The resolutions at COP15/CMP5 provide an impetus for:
- continued development of the Clean Development Mechanism (CDM), which supports developed nation investment in developing nation emission-reduction projects and generates connected credits (called Certified Emissions Reductions (CERs)) likely to be acceptable under the Australian Government’s proposed Carbon Pollution Reduction Scheme (CPRS), and
- development of mechanisms reducing emissions from deforestation and forest degradation (REDD) which are likely to be significant sources of low-cost emissions reductions and are also likely to be acceptable under the CPRS.
Also, the Copenhagen Accord provides an impetus to passage in the US Senate of legislation for a cap-and-trade scheme after passage of similar legislation in the US House of Representatives in 2009. However, although such legislation has the backing of President Barrack Obama, its passage has faced, and will continue to face, persistent opposition and is by no means guaranteed, despite the Copenhagen Accord.
5.2 For CPRS legislation in Australia?
Similar considerations apply in Australia. The government has stated that it will reintroduce legislation for its CPRS into Federal Parliament when it first reconvenes on 2 February 2010. Such legislation has faced, and will continue to face, persistent opposition and its passage is by no means guaranteed, despite the Copenhagen Accord.
The legislation to be introduced on 2 February 2010 will differ from the legislation which was rejected in late November 2009, namely: the Carbon Pollution Reduction Scheme Bill 2009 (Cth) [No 2] (CPRS Bill). The new legislation will include the amendments negotiated with the Opposition (as then led by Malcolm Turnbull) announced on 24 November 2009.28 Accordingly, the new legislation will not provide a double dissolution election trigger unless and until a second Senate defeat of it occurs (in May 2010 at the earliest). A number of constitutional factors may determine the likely date for such an election or for a normal House and half-Senate election.29 The earliest possible date for a normal election is 7 August 2010. In any double dissolution or normal election, climate change issues are likely to be key ones, especially given the distance between the government and Opposition on them.
Until these matters take their course, and despite the persistent and growing signs that some form of carbon regulation in Australia is inevitable, considerably uncertainty will remain as to the form and timing of that regulation.
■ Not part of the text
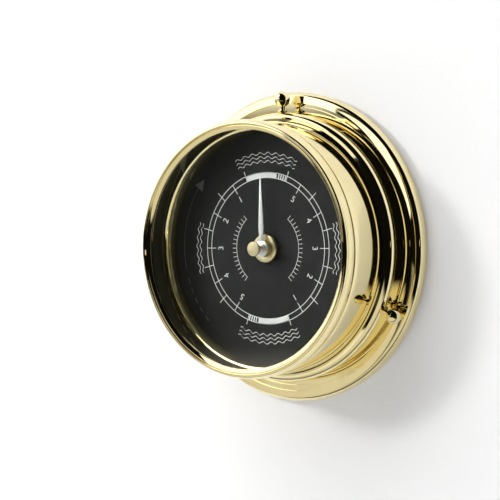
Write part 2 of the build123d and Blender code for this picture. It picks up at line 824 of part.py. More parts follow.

5.3 For emissions targets in Australia?
The CPRS Bill stated as an object the Federal Government’s long-term target of a 60 per cent reduction in national GHG emissions from 2000 levels by 2050, and its mid-term target of a reduction by between 5 per cent and 15 per cent below 2000 levels by the end of 2020. Precise annual caps would be prescribed under the CPRS Bill by regulation.
Announcements on 4 May 2009 committed the Federal Government to deeper emission cuts by 2020 if and when an ambitious international agreement emerged. The commitment is to reduce Australia’s carbon pollution by 25 per cent below 2000 levels by 2020 if there is international agreement is to stabilise levels of CO2e at 450 parts per million.
Clearly, this condition was not met by the outcomes of the Copenhagen conference.
Prime Minister Rudd has stated that his government will consult with other governments in the period leading up to 31 January 2010 and, on the basis of these consultations, will then assess the aggregate emissions reductions that would result from the implementation of the commitments which the Copenhagen Accord contemplates will be made by that date.
5.4 For forestry in Australia?
The ongoing activities of the AWG-LCA and the AWG-KP on the issues of:
- land-use, land-use change and forestry (LULUCF), and
- reducing emissions from deforestation and forest degradation (REDD)
will be important for Australia. An international agreement on including LULUCF in the Clean Development Mechanism (CDM), if this were to emerge, would advance the possibility of affording legal status domestically for a range of emissions abatement practices (such as soil sequestration) in the agricultural sector. Also, the CPRS Bill contains a mechanism for the possible legal domestic recognition of REDD measures if and when those measures are afforded international legal recognition.